By not disclosing the alleged change of control to ICANN, NDC broke Application Guidebook rules, Donuts claims.
But according to ICANN and NDC, this is all nonsense. ICANN told the court:
three separate ICANN bodies – ICANN’s staff, ICANN’s Ombudsman, and ICANN’s Board – have already looked into the alleged change in Nu Dotco’s ownership or management. All three found no credible evidence that any such change had occurred within Nu Dotco, and therefore nothing supported a delay of the Auction. Plaintiff’s TRO application, filed nearly three months after the Auction was scheduled and just two business days before bidding is set to officially begin, relies solely on a strained, and now completely discredited, interpretation of the Nu Dotco CFO’s June 7 email. However, the evidence accompanying this opposition – sworn declarations from ICANN and Nu Dotco executives – confirms that Nu Dotco has not made any change in its ownership or management, much less a “disqualifying” change that should derail the Auction processes already under way or the official start of bidding.
Rasco and Nicolai Bezsonoff both swear in accompanying declarations that the managers and members (ie owners) of NDC have not changed since the original 2012 application.
NDC, according to its .web application, is owned by two Delaware shell companies — Domain Marketing Holdings, LLC and NUCO LP, LLC — both of which appear to have been created in order to provide a layer of separation between NDC and its actual investors.
Rasco and Bezsonoff say that these two companies remain the only owners of NDC requiring their identities to be disclosed to ICANN.
There’s no comment in either declaration about whether either of those two companies has undergone a change in control.
What we seem to have here, amusingly, is NDC using exactly the same legal tricks as Donuts to hide the ultimate beneficiaries of its gTLD applications.
Donuts, you may recall, applied for 307 new gTLDs via 307 distinct shell LLCs with randomly generated names. Not only that, but each of those LLCs is owned by one of two other shell companies — 201 belonged to Dozen Donuts LLC, 106 belonged to Covered TLD LLC.
Donuts never formally disclosed in its ICANN applications (or, to my recollection, publicly confirmed) that business partner Rightside had the right to buy any of the Covered TLD strings — including .web, it seems — a right Rightside has exercised many times since.

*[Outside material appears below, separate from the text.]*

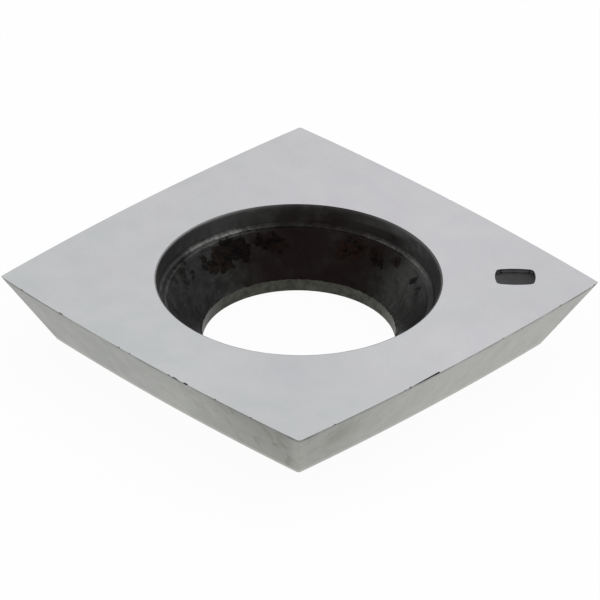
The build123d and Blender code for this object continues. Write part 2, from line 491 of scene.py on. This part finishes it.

Rightside basically got the same layer of identity insulation that whoever’s pulling the strings at NDC is getting now.
The applicants for .web are NDC, Radix, Donuts, Schlund, Afilias, Google and Web.com. Vistaprint’s bid for .webs is also in the auction.
Unless Donuts gets its TRO, the auction will begin at 1400 UTC tomorrow and we could find out how much .web sold for later that day.